The Association was nationalist in outlook and members were banned from playing non-Gaelic games. The Association also banned members of British Crown Forces from membership, and this is a source of great controversy in modern-day Ireland. Foreign games are also banned from GAA stadiums. The GAA is the largest sporting organisation in Ireland, boasting 2,800 clubs comprising of 182,000 footballers and 97,000 hurlers. Membership of the GAA exceeds 800,000 at home and abroad ensuring its role as a powerful national movement with an important social and cultural influence in Irish life.

Gaelic football

Gaelic football is played by approximately 250,000 men and women, making it the most popular sport in Ireland. The first record of Gaelic football is in the Statutes of Galway (1527) which allowed the playing of football but banned hurling.
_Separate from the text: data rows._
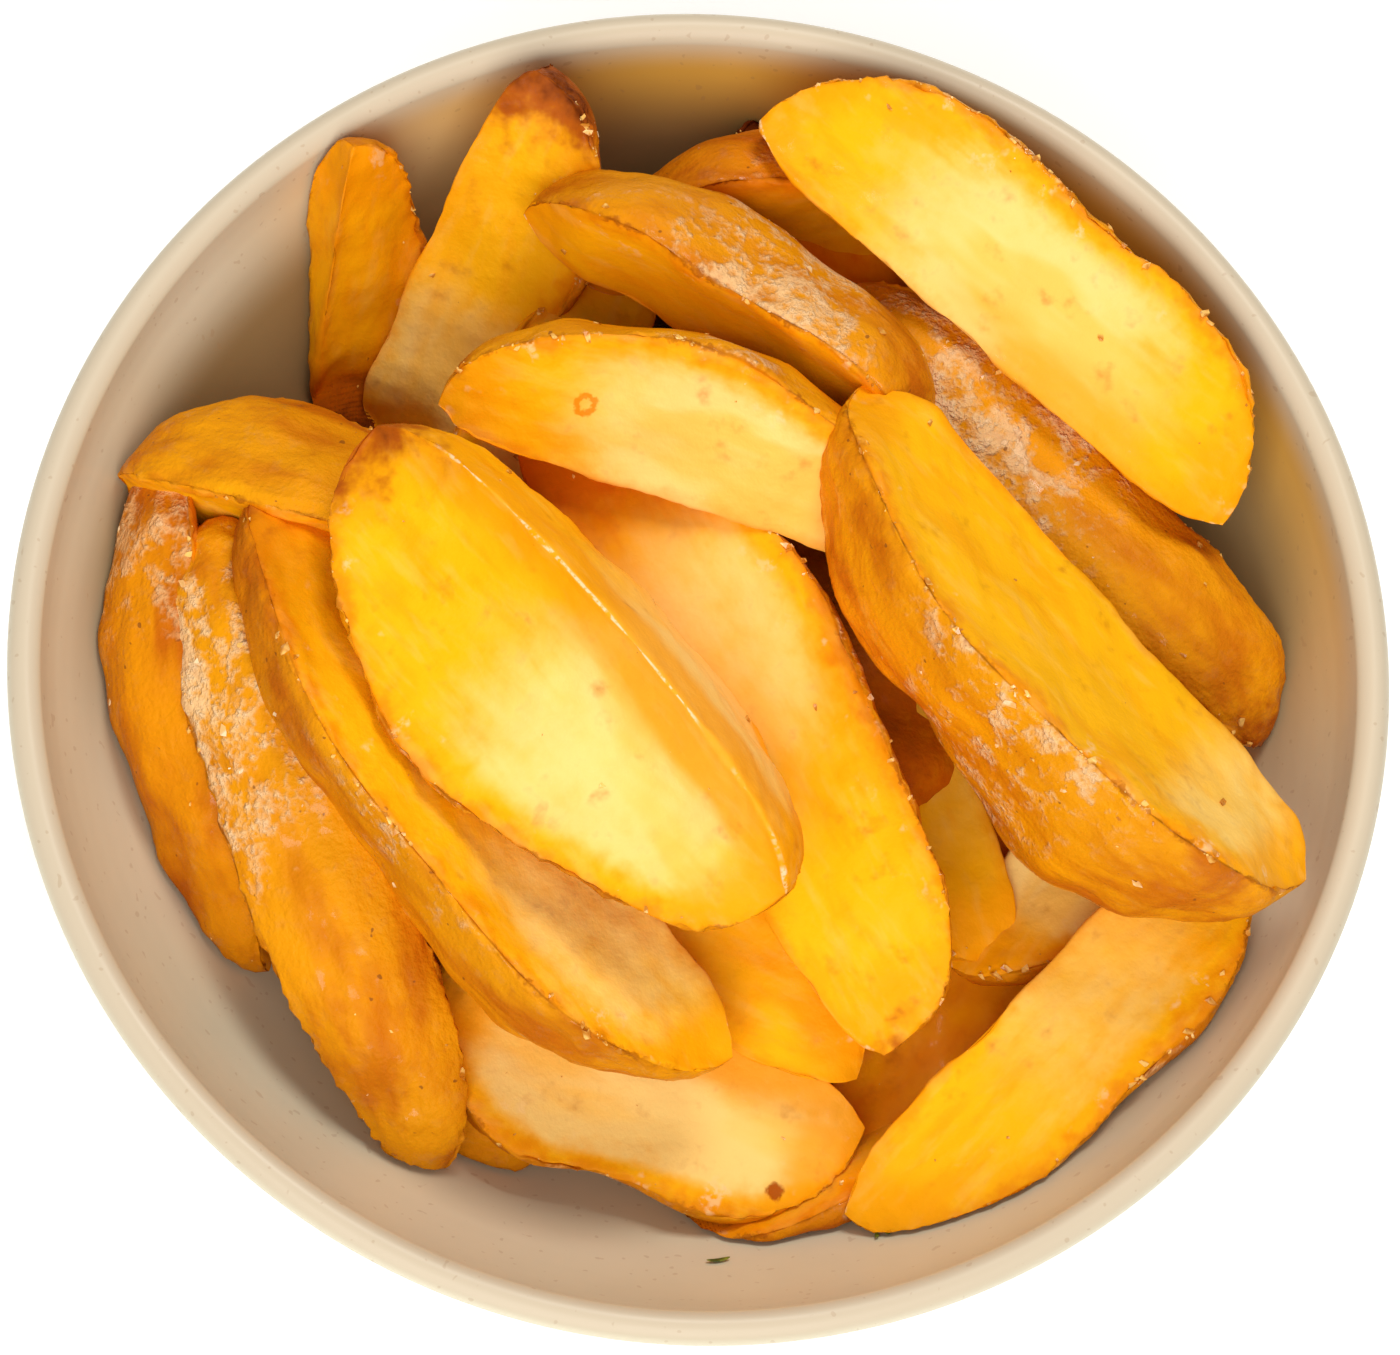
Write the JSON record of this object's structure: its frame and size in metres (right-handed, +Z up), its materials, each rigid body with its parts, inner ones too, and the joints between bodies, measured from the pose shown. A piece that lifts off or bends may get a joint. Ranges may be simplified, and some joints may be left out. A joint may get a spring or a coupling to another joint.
{
  "type": "bowl of fried potato wedges",
  "caption": "Round cream glazed serving bowl heaped above its rim with fried potato wedges, for serving as a side dish.",
  "frame": {"origin": "middle of the bowl's foot ring, on the plane it rests on", "axes": "+Z up along the bowl's axis, +X to the right and +Y away from someone who looks at the bowl from its front"},
  "size_m": [0.18, 0.18, 0.0879],
  "materials": {
    "cream_glaze": "glossy glazed stoneware",
    "fried_potato": "soft, lightly oiled"
  },
  "bodies": {
    "root": {"bowl": "cream_glaze", "potato_wedges": "fried_potato"}
  },
  "joints": []
}
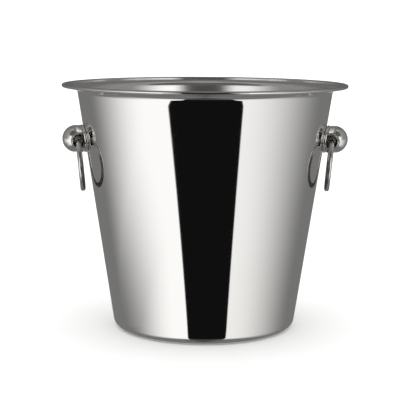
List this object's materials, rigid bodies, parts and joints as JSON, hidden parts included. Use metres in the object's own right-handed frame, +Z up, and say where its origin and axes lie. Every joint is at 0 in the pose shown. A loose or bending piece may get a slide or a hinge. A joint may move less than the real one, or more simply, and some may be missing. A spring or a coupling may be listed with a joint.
{
  "type": "champagne bucket",
  "caption": "Tapered polished silver champagne bucket with a flared, rolled rim, and on each side a ring handle hanging from a bullet-shaped boss.",
  "frame": {"origin": "middle of the base, on the surface that the bucket stands on", "axes": "+Z up along the bucket's axis, +X to the right-hand handle, which stands 11 degrees forward of it; the front is -Y"},
  "size_m": [0.22, 0.22, 0.1893],
  "materials": {
    "bucket_silver": "mirror-polished silver plate outside, satin inside",
    "handle_silver": "polished silver plate on a casting",
    "ring_silver": "polished silver plate on round wire",
    "fastener_steel": "satin stainless steel",
    "nut_silver": "bright plated",
    "seal_rubber": "matt black"
  },
  "bodies": {
    "bucket": {"bucket_shell": "bucket_silver", "left_boss": "handle_silver", "left_collar": "handle_silver", "left_seal_washer": "seal_rubber", "left_saddle_washer": "fastener_steel", "left_lock_washer": "fastener_steel", "left_cap_nut": "nut_silver", "right_boss": "handle_silver", "right_collar": "handle_silver", "right_seal_washer": "seal_rubber", "right_saddle_washer": "fastener_steel", "right_lock_washer": "fastener_steel", "right_cap_nut": "nut_silver"},
    "left_ring": {"left_ring": "ring_silver"},
    "right_ring": {"right_ring": "ring_silver"}
  },
  "joints": [
    {"name": "left_ring_swing", "type": "hinge", "parent": "bucket", "child": "left_ring", "pos_m": [-0.09649, -0.01876, 0.1465], "axis": [-0.0941, 0.9956, 0], "range_deg": [-7.5, 181]},
    {"name": "right_ring_swing", "type": "hinge", "parent": "bucket", "child": "right_ring", "pos_m": [0.09649, -0.01876, 0.1465], "axis": [-0.1288, -0.9917, 0], "range_deg": [-7.5, 181]}
  ]
}
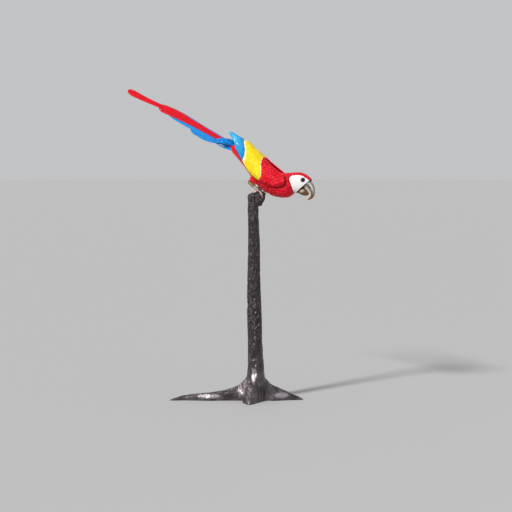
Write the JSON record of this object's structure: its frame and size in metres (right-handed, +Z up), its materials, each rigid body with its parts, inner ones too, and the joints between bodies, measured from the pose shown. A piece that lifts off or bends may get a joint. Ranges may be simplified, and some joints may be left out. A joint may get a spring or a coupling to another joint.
{
  "type": "parrot statue",
  "caption": "Still, life-size statue of a long-tailed parrot, cast metal with bright enamel, leaning down from the top of a bark-textured post with spreading roots.",
  "frame": {"origin": "on the floor, under the middle of the post", "axes": "+Z up; the bird looks along +X; its right side faces -Y"},
  "size_m": [0.8363, 0.3056, 1.3008],
  "materials": {
    "enamel_red": "glossy red enamel over cast feather texture",
    "enamel_yellow": "glossy yellow enamel with pale edges",
    "enamel_sky_blue": "glossy light blue enamel with paler feather lines",
    "enamel_blue": "glossy blue enamel with paler feather edges",
    "enamel_eye": "high-gloss near-black enamel",
    "bill_steel": "silvery grey rubbed metal, brown towards the tip",
    "bill_brass": "golden bronze with pale rubbed highlight",
    "leg_bronze": "bare bronze, rubbed bright on the toes",
    "bark_bronze": "dark brown-black patina, satin, lighter where rubbed"
  },
  "bodies": {
    "root": {"post": "bark_bronze", "post_fork": "bark_bronze", "root_long": "bark_bronze", "root_right": "bark_bronze", "root_front": "bark_bronze", "root_back_left": "bark_bronze", "root_back_right": "bark_bronze", "torso": "enamel_red", "neck": "enamel_red", "head": "enamel_red", "bill_upper": "bill_steel", "bill_lower": "bill_brass", "tail_coverts_upper": "enamel_blue", "tail_coverts_under": "enamel_blue", "tail_feather_middle": "enamel_red", "tail_feather_second_right": "enamel_red", "tail_feather_second_left": "enamel_red", "tail_feather_third_right": "enamel_blue", "tail_feather_third_left": "enamel_blue", "tail_feather_fourth_right": "enamel_blue", "tail_feather_fourth_left": "enamel_blue", "tail_feather_outer_right": "enamel_blue", "tail_feather_outer_left": "enamel_blue", "eye_right": "enamel_eye", "wing_right_flight": "enamel_sky_blue", "wing_right_greater_coverts": "enamel_yellow", "wing_right_lesser_coverts": "enamel_red", "thigh_right": "enamel_red", "shank_right": "leg_bronze", "toe_right_front_outer": "leg_bronze", "claw_right_front_outer": "leg_bronze", "toe_right_front_inner": "leg_bronze", "claw_right_front_inner": "leg_bronze", "toe_right_back_outer": "leg_bronze", "claw_right_back_outer": "leg_bronze", "toe_right_back_inner": "leg_bronze", "claw_right_back_inner": "leg_bronze", "eye_left": "enamel_eye", "wing_left_flight": "enamel_sky_blue", "wing_left_greater_coverts": "enamel_yellow", "wing_left_lesser_coverts": "enamel_red", "thigh_left": "enamel_red", "shank_left": "leg_bronze", "toe_left_front_outer": "leg_bronze", "claw_left_front_outer": "leg_bronze", "toe_left_front_inner": "leg_bronze", "claw_left_front_inner": "leg_bronze", "toe_left_back_outer": "leg_bronze", "claw_left_back_outer": "leg_bronze", "toe_left_back_inner": "leg_bronze", "claw_left_back_inner": "leg_bronze"}
  },
  "joints": []
}
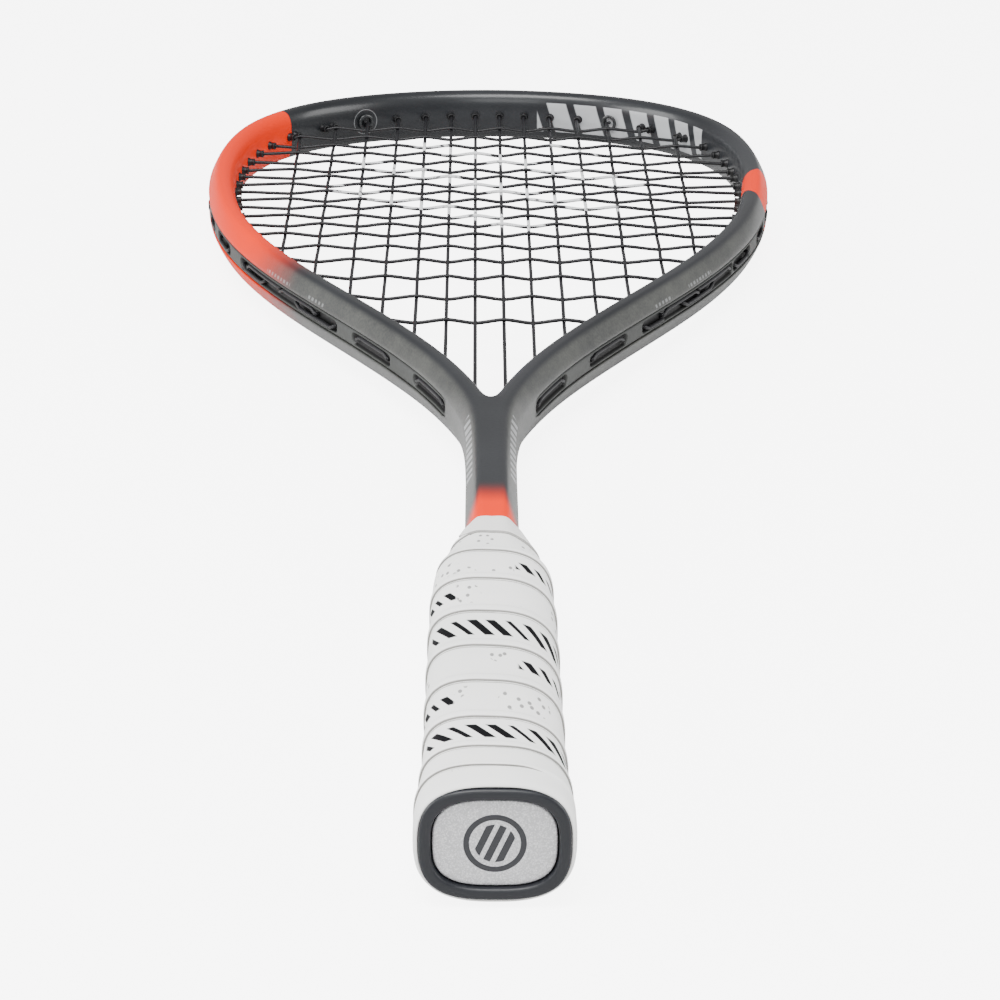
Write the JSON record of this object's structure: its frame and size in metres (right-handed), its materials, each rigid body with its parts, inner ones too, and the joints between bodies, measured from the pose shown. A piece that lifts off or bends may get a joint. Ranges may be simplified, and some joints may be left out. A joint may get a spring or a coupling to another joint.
{
  "type": "squash racket",
  "caption": "Strung squash racket with a teardrop head on an open Y throat, woven strings held by grommet strips, and a spirally wrapped grip over a flared butt cap.",
  "frame": {"origin": "middle of the racket's box at the level of the butt's lowest side, so the racket lies flat on Z 0", "axes": "+Y runs from the butt to the tip of the head, +X across the head, +Z square to the string bed"},
  "size_m": [0.2153, 0.686, 0.0293],
  "materials": {
    "frame_paint": "satin charcoal paint with orange-red fades over a moulded carbon-fibre tube",
    "guard_plastic": "satin black nylon",
    "strip_plastic": "satin dark grey nylon",
    "sleeve_plastic": "smooth smoky nylon",
    "string_polymer": "satin black coated multifilament with a pale stencil",
    "pallet_foam": "moulded rigid foam",
    "cap_plastic": "satin dark plastic",
    "badge_foil": null,
    "staple_steel": "plain",
    "grip_skin": "matte white polyurethane wrap with embossed seams",
    "tape_film": "smooth white tape"
  },
  "bodies": {
    "root": {"frame": "frame_paint", "bumper_guard": "guard_plastic", "grommet_strip_right": "strip_plastic", "grommet_strip_left": "strip_plastic", "tie_off_sleeve_right": "sleeve_plastic", "tie_off_sleeve_left": "sleeve_plastic", "main_string": "string_polymer", "cross_string": "string_polymer", "handle_pallet": "pallet_foam", "butt_cap": "cap_plastic", "butt_badge": "badge_foil", "cap_staple_right": "staple_steel", "cap_staple_left": "staple_steel", "grip_tape": "grip_skin", "finishing_tape": "tape_film"}
  },
  "joints": []
}
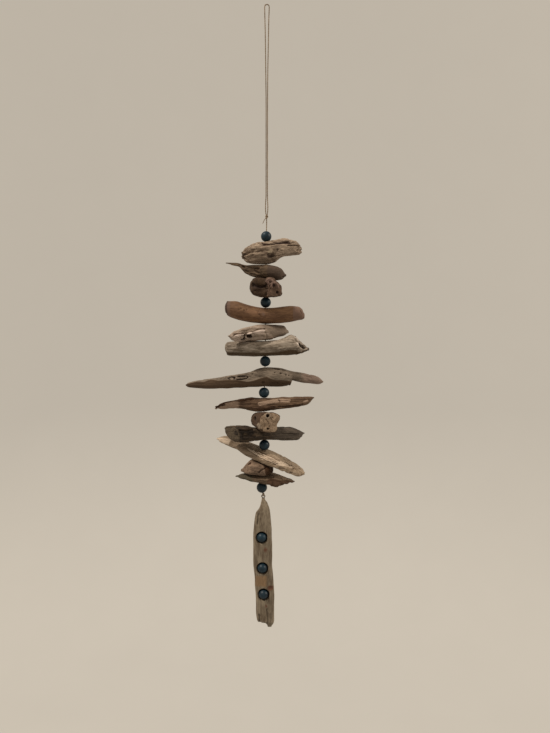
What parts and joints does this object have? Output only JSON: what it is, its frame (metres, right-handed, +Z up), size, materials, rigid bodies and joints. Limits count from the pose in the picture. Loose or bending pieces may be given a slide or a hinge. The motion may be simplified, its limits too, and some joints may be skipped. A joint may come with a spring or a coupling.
{
  "type": "hanging driftwood mobile",
  "caption": "Hanging mobile of weathered driftwood sticks and dark blue beads threaded on a hemp cord, with a beaded driftwood slat hanging from a screw eye below.",
  "frame": {"origin": "inside of the hanging loop at its very top, where a nail or hook carries the mobile", "axes": "+Z up along the cord, -Y towards the viewer, +X to the viewer's right"},
  "size_m": [0.1299, 0.0527, 0.5907],
  "materials": {
    "taupe_driftwood": "dry, grooved, weathered",
    "brown_driftwood": "dry, fibrous",
    "knotty_driftwood": "dry, pitted end grain",
    "peeled_driftwood": "smooth, satin, peeled of its bark",
    "grey_driftwood": "dry, silvered, with open grain",
    "tan_driftwood": "dry, with worm tracks",
    "bark_driftwood": "bark, rubbed, with a bare patch",
    "end_grain_driftwood": "bored end grain",
    "dark_driftwood": "dark, weathered",
    "bleached_driftwood": "bleached, worm-eaten",
    "pinkish_driftwood": "dry, cracked",
    "mossy_driftwood": "jagged bark, grey-green",
    "slat_driftwood": "flat, grey, upright grain",
    "blue_bead": "dark teal-blue satin lacquer",
    "hemp_cord": "twisted hemp twine",
    "aged_brass": "aged, dull"
  },
  "bodies": {
    "root": {"gnarled_root": "taupe_driftwood", "beaked_sliver": "brown_driftwood", "knotty_stub": "knotty_driftwood", "peeled_branch": "peeled_driftwood", "wormed_chunk": "grey_driftwood", "split_log": "grey_driftwood", "long_spindle": "tan_driftwood", "bark_blade": "bark_driftwood", "bored_end_grain_block": "end_grain_driftwood", "dark_stick": "dark_driftwood", "slanting_batten": "bleached_driftwood", "wedge_stub": "pinkish_driftwood", "jagged_bark": "mossy_driftwood", "pendant_slat": "slat_driftwood", "screw_eye": "aged_brass", "cord_bead_1": "blue_bead", "cord_bead_2": "blue_bead", "cord_bead_3": "blue_bead", "cord_bead_4": "blue_bead", "cord_bead_5": "blue_bead", "cord_bead_6": "blue_bead", "slat_bead_1": "blue_bead", "slat_bead_2": "blue_bead", "slat_bead_3": "blue_bead", "cord_threaded": "hemp_cord", "cord_loop": "hemp_cord", "cord_knot": "hemp_cord", "cord_tie": "hemp_cord"}
  },
  "joints": []
}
The earliest reported match took place at Slane, Co. Meath in 1712 when Meath played their neighbours, Louth.
Capacity crowds attend the All-Ireland Football Final at Croke Park every September (the third Sunday of September). The winners of the Senior Final receive the Sam Maguire Cup. Since the first All-Ireland Senior football final in 1887, Kerry have been the most successful team, winning 30 times. Only Kerry (twice) and Wexford have won in four successive years. In the past four years, an Ulster team (Down, Donegal, Derry, Down) has won the Sam Maguire Cup, the first time a province has retained the championship for more than two consecutive years.

Facts

Hurling

Hurling is the oldest of Irish sports and dates from pre-Christian times. No standardised rules existed until the GAA was formed in 1884. It is the third most popular sport in Ireland (soccer is 2nd) and is played by approximately 100,000 Irish people. The women's equivalent of hurling is called camogie and is played according to the same basic rules, but with a smaller pitch and smaller sticks. There are 50,000 camogie players in Ireland.
Hurling is one of the fastest field games in the world, and is played with an ash stick between 30 and 37 inches in length, with a broad end. The stick is used to hit and carry the sliotar which is a small ball weighing about 4oz.
Since the first Senior Hurling Final in 1887, Cork have won the most times with 27 victories. The provinces of Leinster and Munster dominate the modern game - out of all of Connaught and Ulster, only Galway have managed to win the Hurling championship.